Travel Radar: How are operations going now? Have you encountered any major issues during these first weeks of operations?
Valeria Rebasti: During this first month of operations, we have observed excellent performances in all three Sardinian airports, speaking of punctuality and customer satisfaction. These results certainly reward the hard work of the Volotea team, who achieved the impossible in order to meet the needs of our customers in Sardinia. Obviously, this first period has also been a way of setting in, and we know that everything can be improved: for this reason, we keep working intensively, so we can offer our passengers a better service day by day, ensuring even better travel options for our clients.
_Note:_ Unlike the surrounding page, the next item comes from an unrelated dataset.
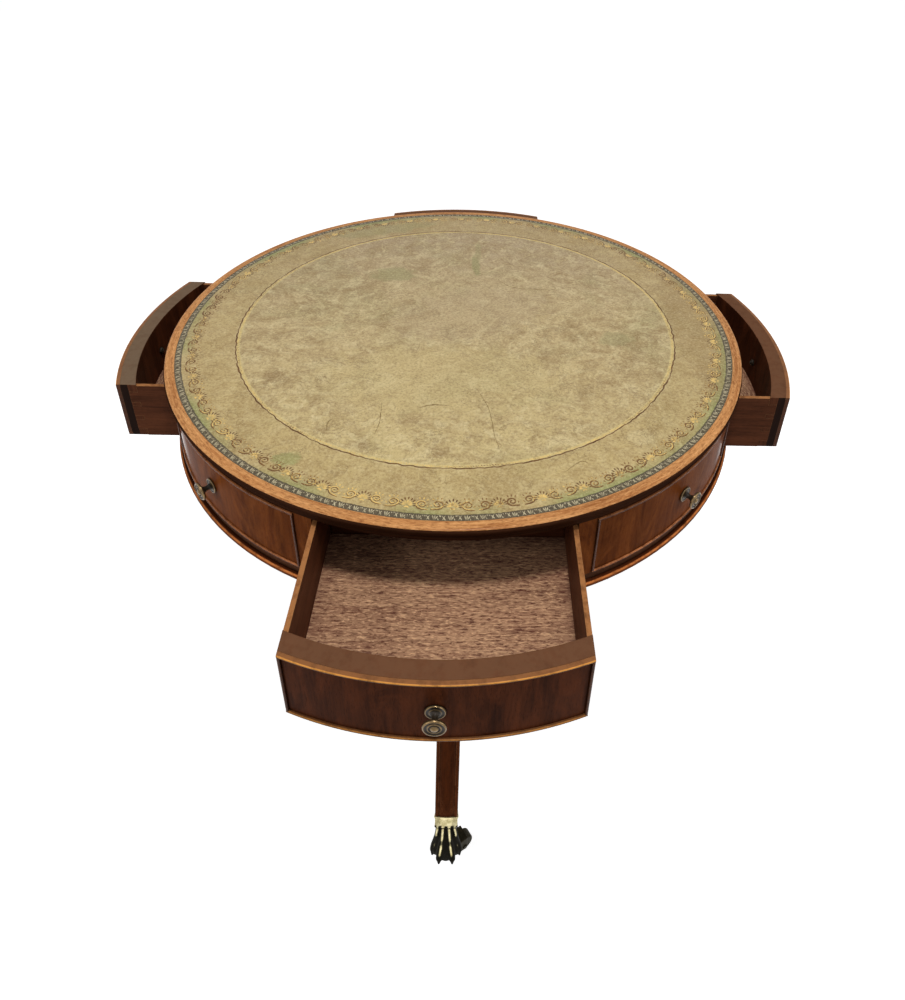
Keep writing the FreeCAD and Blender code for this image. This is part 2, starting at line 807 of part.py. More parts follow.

Travel Radar: You mentioned that Volotea has already a strong presence in Sardinia. How is this PSO affecting your operations there (in terms of planes, staff, routes)? Are you planning extra capacity, new destinations from Sardinia as a consequence?
Valeria Rebasti: Sardinia has always been a key market for Volotea operations and development. Managing the PSO operations out of the island is for us a great opportunity to strengthen even more our presence, where we have 3 of our 8 Italian bases: Cagliari, Olbia and Alghero (the latter being recently launched). 7-8 of our Airbus planes, in total, are currently based across the three airports. Also, operating these flights is giving us the opportunity to support the economy and the labour market of Sardinia: just last month, we started the recruitment process for pilots and cabin crew positions, and, during this winter, we will deploy 200 employees in the three bases. We are also currently considering further development of the bases, to increase our network.
Travel Radar: With the PSO, you are now serving airports (Milan Linate and Rome Fiumicino) that are not typically the “small- and medium-size cities” where Volotea usually flies. Do you think the airline might consider boosting operations out of these airports, exploring new markets?
Valeria Rebasti: Rome Fiumicino is a debut for Volotea, while we operated out of Milan Linate last summer already. We will consider a reinforcement of our presence in these airports if we find the right opportunities. Volotea is continuously in the search of growth opportunities in diversified markets, but our core business will always be the same: to connect small and medium cities in Europe, improving connectivity in poorly served or unserved markets.
Travel Radar: How did the last summer go, in terms of passengers, revenue, operations? Competition is getting very fierce in the Italian market. How is Volotea coping with it?
Valeria Rebasti: Volotea, during last summer, has registered very good performances, closing the summer season with good growth. In the Italian domestic market, we have launched 9 new routes and increased our available seats by 65% compared to the previous summer, for a total of 1,7 million seats. We carried around 1,5 million passengers (+63%) and operated some 9800 domestic flights in Italy (+39%). We registered a very good load factor, too: 88%.
One success factor for us has been our fleet renewal: now it consists exclusively of Airbus A319 and A320, with more seats and better operating performance compared to our previous Boeing 717 fleet. We operated a total of 40 aircraft during the summer.
Results are, of course, still hit quite hard from the pandemic, but there have been very important signals of recovery, not only for us but for the whole industry.
I would like to emphasise that our company’s performance is the result of an attentive and precise strategy that we outlined in order to deal with the current situation: passengers have different needs and want now, and we shaped our offer based on them, focusing on domestic and insular connectivity. This shows that, following the excellent results we got during the summer in Italy and especially in Sardinia, our strategy has been (and is) the right one.
We want to thank Valeria Rebasti, Volotea Country Manager for Italy and Southeastern Europe, for her time and her insights, and we wish Volotea many safe landings!